Its becoming hopehesless..After going through couple of questions today, I feel like people should first try to learn some form of a human comprehendible language properly before attempting to become a machine linguist. Reminds me of my highh school chemistry teacher who used to get pissed off at students who were preparing for the toughest engineering entrance exams but could not even perform a simple math calculations correctly.

what you are trying to depict is the form of external sorting.....

u don't have sufficient space in the main memory to sort entire elements.....

so u do it by generating runs....

we construct a tournament tree with the help of input buffers and output buffers(by reading a block ) from second memory....

We increase the run number whenever we find a new element that enters into the tree by reading from second memory(and changing the run number if necessary).....

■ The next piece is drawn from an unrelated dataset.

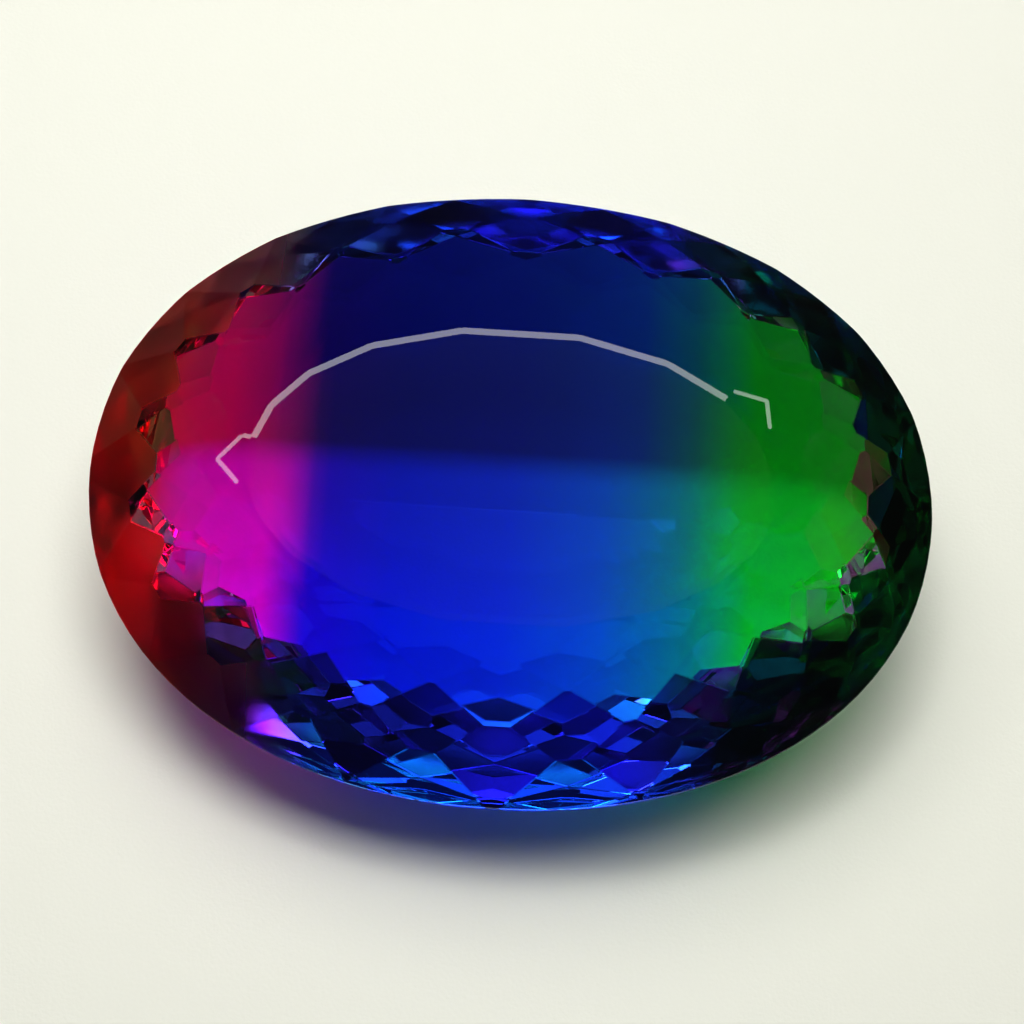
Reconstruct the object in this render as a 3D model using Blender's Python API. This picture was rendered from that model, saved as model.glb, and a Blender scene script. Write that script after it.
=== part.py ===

well i think this might be a solution:

just copy all arrays in the final array and perform any sorting technique now on this big array, this will need O(n) for copying and O(nlogn) for sorting so eventually we end up with a over all O(n log n).

correct it if wrong.

1. Assuming length of all the array is fixed and same i.e. length

2. Here a[k][i] means ith element of kth array among N arrays. Just didn't get in my mind how to represent kth array so used this notation.

3. Starts from the back of the array. Takes the last element of all of the array and insert the maximum in last position of given_array and again inserts less than max in last-1 position.

4. Again for second last element of all the arrays.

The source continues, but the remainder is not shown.